Supplied data:
═══

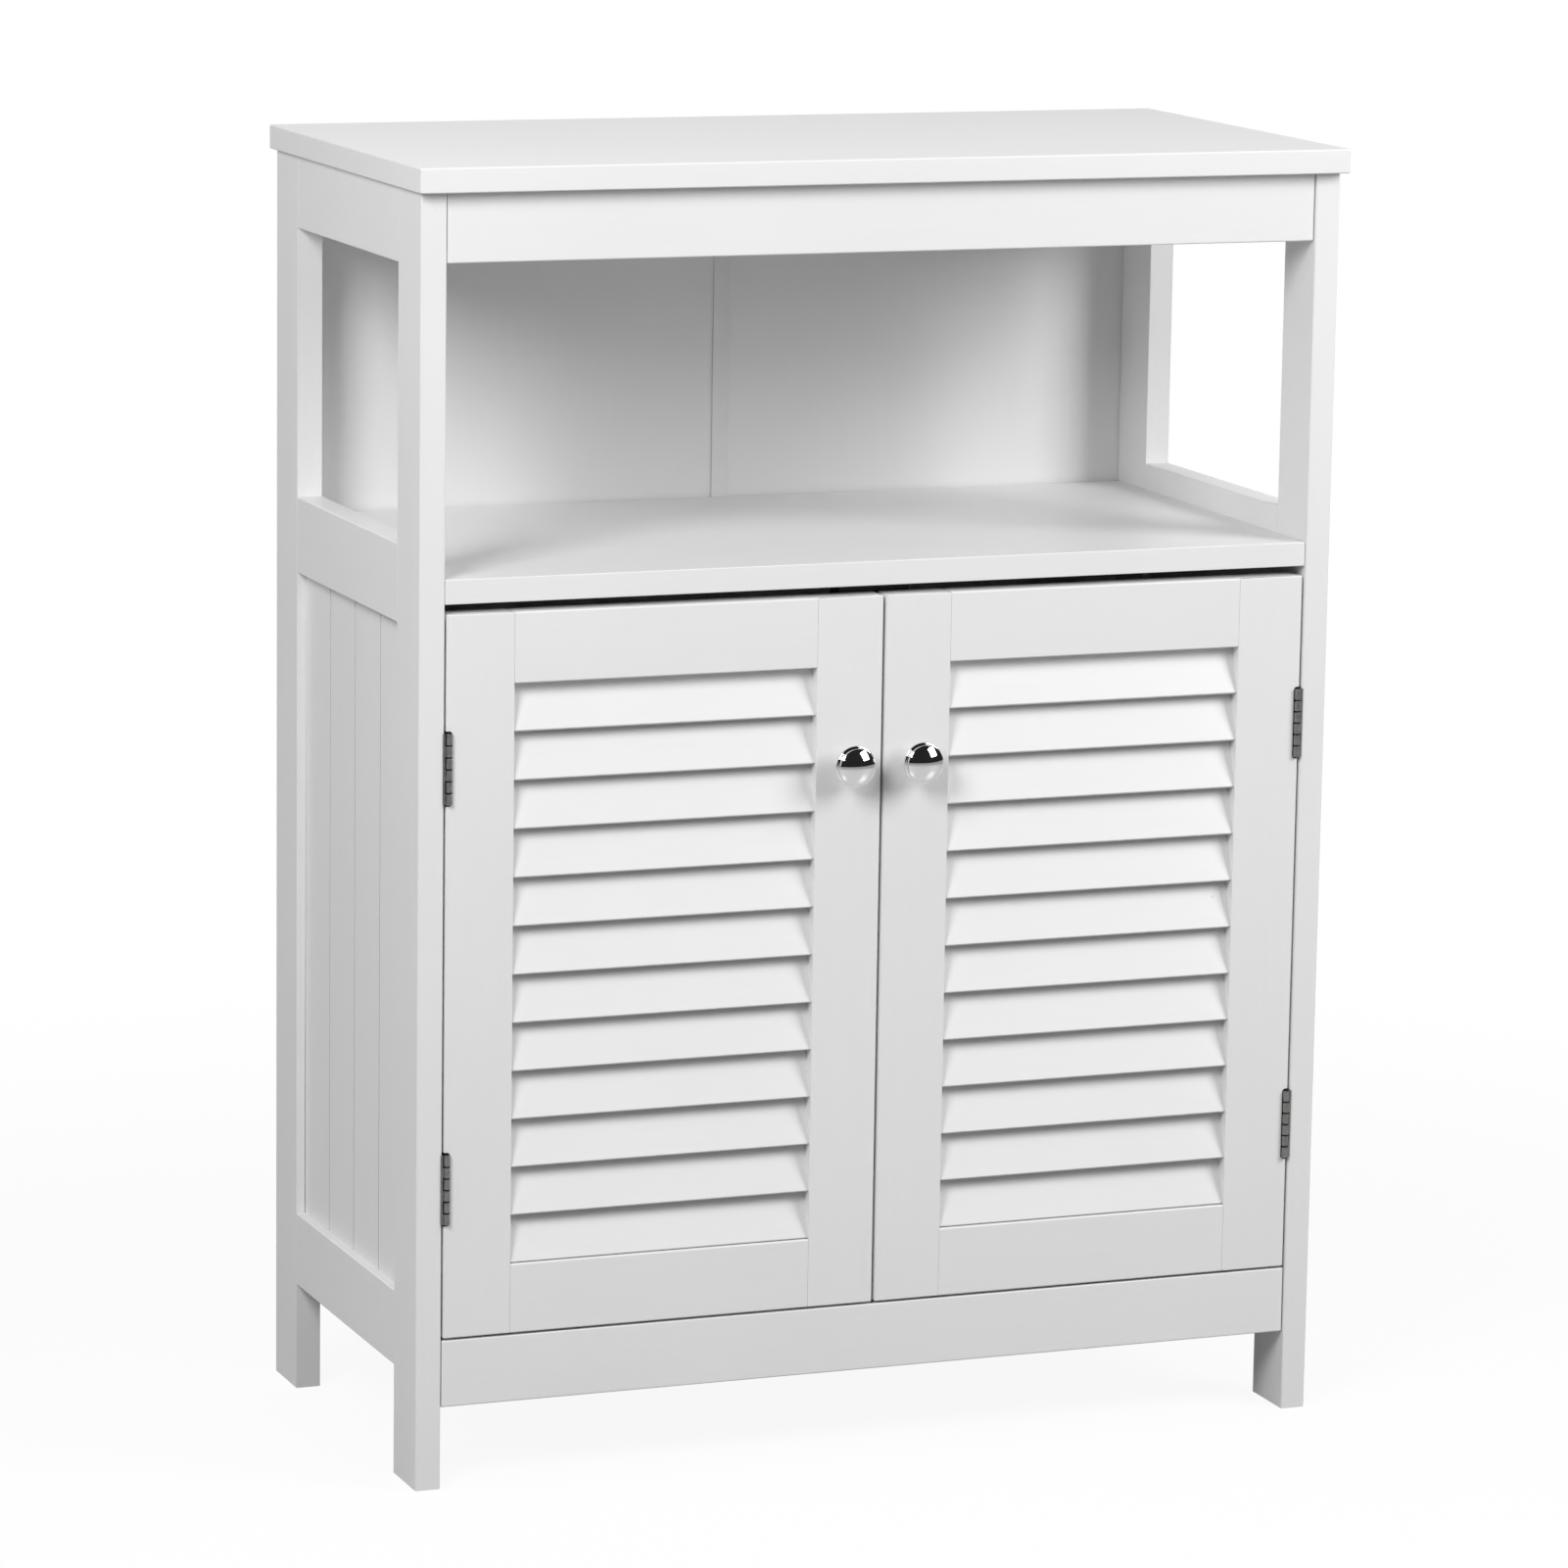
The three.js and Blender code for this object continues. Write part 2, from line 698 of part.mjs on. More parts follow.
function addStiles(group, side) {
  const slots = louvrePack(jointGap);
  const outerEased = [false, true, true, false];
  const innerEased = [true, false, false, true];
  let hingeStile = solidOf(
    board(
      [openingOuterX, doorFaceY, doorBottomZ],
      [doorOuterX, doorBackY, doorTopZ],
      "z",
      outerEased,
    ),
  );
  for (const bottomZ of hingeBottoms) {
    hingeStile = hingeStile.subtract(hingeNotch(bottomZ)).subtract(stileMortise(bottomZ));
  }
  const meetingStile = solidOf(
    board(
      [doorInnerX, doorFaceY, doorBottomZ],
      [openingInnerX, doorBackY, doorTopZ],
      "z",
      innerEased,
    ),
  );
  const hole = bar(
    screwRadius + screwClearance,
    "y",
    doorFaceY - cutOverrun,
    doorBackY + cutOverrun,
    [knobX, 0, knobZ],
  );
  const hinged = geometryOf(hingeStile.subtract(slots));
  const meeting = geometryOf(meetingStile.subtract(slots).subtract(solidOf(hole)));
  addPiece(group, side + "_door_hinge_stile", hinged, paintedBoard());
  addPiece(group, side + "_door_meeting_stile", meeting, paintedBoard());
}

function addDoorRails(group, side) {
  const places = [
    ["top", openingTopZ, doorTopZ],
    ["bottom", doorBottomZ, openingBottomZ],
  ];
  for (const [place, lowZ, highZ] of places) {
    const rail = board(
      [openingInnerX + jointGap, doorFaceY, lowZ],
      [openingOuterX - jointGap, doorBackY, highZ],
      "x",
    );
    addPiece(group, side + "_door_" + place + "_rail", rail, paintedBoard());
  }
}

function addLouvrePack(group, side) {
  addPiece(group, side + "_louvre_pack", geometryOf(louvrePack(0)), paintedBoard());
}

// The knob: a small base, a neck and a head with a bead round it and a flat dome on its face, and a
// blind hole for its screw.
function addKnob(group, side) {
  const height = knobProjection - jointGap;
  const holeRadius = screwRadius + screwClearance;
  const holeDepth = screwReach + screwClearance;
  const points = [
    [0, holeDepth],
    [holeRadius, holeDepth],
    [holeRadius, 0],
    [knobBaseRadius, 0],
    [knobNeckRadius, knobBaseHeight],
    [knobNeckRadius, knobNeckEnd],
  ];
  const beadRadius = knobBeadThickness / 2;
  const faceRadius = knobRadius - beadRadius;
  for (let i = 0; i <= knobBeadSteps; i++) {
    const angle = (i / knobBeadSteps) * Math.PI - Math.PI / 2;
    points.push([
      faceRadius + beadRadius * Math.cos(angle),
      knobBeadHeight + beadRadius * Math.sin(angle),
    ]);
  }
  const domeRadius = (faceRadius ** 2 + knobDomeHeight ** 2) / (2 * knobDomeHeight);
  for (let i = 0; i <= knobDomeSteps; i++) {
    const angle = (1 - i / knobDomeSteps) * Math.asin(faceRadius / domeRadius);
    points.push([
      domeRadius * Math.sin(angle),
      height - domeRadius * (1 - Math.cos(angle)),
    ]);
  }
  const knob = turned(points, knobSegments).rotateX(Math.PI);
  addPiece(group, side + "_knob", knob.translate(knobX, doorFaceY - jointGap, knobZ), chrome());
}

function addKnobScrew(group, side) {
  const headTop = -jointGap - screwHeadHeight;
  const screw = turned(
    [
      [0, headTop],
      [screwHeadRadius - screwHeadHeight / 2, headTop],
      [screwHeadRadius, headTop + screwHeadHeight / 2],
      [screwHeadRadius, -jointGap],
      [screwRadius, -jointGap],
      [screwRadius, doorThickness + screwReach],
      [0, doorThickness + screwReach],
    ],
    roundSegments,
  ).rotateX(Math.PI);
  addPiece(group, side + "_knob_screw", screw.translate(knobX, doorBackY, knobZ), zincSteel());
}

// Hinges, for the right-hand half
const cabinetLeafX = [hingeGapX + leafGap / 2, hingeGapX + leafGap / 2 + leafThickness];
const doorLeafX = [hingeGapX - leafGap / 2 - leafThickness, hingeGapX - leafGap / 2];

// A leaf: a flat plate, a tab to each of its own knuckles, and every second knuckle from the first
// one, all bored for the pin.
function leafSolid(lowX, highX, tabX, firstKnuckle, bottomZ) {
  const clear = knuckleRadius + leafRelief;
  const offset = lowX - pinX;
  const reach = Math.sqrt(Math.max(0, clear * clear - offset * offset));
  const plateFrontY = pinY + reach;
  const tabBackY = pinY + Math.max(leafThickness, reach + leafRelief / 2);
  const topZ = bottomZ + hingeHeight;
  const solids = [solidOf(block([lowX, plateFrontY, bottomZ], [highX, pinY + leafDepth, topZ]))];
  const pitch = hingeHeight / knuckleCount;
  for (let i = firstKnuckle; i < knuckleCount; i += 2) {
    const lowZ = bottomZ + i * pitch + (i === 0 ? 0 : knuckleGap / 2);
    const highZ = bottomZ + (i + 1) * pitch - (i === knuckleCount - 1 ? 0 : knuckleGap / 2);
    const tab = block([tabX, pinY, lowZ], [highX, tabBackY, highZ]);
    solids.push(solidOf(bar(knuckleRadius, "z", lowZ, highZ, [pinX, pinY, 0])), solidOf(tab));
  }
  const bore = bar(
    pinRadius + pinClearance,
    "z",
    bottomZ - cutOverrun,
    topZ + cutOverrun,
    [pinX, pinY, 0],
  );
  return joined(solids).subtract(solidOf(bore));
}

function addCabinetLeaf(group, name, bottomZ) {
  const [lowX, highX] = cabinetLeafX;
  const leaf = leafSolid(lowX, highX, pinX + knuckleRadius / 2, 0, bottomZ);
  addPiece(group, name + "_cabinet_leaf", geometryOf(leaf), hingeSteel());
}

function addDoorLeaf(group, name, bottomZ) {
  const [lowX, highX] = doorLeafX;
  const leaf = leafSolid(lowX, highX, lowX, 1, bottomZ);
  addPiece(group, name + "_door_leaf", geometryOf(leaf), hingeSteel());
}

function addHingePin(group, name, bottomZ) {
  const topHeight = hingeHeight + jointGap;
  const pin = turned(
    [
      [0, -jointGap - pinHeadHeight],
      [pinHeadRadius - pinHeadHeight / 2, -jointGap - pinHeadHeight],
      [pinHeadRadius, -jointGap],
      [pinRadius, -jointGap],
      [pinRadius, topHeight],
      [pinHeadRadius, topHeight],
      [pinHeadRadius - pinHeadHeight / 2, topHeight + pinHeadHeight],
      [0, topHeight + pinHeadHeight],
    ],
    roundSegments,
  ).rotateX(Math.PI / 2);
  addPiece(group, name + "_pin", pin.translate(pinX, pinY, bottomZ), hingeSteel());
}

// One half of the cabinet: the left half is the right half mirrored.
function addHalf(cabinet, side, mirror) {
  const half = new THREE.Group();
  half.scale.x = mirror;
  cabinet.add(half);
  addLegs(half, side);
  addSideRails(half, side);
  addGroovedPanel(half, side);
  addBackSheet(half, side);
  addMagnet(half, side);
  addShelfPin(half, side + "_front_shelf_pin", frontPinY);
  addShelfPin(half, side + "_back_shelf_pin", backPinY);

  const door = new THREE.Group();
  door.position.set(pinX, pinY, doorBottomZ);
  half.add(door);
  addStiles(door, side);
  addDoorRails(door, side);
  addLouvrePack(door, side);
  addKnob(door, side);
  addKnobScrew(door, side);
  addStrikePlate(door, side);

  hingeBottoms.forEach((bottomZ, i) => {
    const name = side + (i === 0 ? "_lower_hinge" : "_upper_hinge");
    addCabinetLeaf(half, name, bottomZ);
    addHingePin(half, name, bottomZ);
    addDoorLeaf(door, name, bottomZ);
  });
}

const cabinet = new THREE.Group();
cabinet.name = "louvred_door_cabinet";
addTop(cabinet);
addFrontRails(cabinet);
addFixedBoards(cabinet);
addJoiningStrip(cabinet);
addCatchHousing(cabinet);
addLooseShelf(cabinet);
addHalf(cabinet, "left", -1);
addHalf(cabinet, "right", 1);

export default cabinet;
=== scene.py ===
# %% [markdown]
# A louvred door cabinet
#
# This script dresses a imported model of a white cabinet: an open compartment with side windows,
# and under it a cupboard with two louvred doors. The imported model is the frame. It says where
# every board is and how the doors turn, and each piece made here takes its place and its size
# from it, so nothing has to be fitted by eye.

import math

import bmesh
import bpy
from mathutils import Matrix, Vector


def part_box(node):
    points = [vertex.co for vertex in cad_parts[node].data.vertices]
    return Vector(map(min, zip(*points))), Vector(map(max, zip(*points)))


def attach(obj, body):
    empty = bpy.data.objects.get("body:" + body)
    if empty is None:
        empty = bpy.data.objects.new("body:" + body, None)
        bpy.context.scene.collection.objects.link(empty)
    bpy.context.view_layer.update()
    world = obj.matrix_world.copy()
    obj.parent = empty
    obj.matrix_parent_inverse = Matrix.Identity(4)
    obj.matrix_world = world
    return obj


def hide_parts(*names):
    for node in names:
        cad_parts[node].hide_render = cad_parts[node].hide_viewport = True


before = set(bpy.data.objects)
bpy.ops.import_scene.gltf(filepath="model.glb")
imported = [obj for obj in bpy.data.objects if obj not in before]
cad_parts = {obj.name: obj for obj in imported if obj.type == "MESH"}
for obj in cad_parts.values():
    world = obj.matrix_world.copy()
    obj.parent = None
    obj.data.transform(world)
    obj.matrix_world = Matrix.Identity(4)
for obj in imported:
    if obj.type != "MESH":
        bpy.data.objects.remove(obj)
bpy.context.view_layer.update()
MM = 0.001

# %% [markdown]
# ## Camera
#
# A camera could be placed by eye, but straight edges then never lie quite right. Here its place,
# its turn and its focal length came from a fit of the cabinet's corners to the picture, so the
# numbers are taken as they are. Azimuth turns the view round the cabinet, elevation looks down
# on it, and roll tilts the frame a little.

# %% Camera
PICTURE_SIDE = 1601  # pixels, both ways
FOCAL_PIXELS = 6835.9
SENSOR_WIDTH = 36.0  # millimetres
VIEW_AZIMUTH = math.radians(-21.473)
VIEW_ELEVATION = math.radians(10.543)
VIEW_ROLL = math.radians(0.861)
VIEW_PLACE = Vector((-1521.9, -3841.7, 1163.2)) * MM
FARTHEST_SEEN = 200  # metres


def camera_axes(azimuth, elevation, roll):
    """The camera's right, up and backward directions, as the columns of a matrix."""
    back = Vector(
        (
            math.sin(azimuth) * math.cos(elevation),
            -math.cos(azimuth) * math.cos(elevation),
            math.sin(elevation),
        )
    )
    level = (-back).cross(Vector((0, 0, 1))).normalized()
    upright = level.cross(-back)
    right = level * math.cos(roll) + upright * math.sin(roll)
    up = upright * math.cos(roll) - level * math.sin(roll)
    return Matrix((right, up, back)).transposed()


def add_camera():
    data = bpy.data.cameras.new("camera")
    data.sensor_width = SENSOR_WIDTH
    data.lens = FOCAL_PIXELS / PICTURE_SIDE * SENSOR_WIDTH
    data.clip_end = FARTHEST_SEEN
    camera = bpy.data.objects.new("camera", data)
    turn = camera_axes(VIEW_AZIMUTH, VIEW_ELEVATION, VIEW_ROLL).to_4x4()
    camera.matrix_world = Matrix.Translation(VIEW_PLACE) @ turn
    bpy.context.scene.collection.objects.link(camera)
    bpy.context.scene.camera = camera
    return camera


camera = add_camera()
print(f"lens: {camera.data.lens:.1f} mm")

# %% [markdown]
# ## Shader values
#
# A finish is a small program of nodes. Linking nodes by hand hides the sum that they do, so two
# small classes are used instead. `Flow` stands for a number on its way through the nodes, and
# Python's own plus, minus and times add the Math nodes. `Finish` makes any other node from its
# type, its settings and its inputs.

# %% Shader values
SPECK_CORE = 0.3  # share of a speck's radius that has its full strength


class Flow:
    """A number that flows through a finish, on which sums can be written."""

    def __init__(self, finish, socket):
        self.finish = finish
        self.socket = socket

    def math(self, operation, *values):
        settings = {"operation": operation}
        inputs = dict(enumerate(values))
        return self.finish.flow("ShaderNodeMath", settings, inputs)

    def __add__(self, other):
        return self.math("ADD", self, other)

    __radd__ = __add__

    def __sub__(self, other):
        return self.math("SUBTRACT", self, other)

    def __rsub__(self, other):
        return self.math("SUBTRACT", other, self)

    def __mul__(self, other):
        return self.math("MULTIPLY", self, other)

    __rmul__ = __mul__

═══

What you need to do: Filter the data for the string "before" and copy every line that has it.

Problem solution:
before = set(bpy.data.objects)
imported = [obj for obj in bpy.data.objects if obj not in before]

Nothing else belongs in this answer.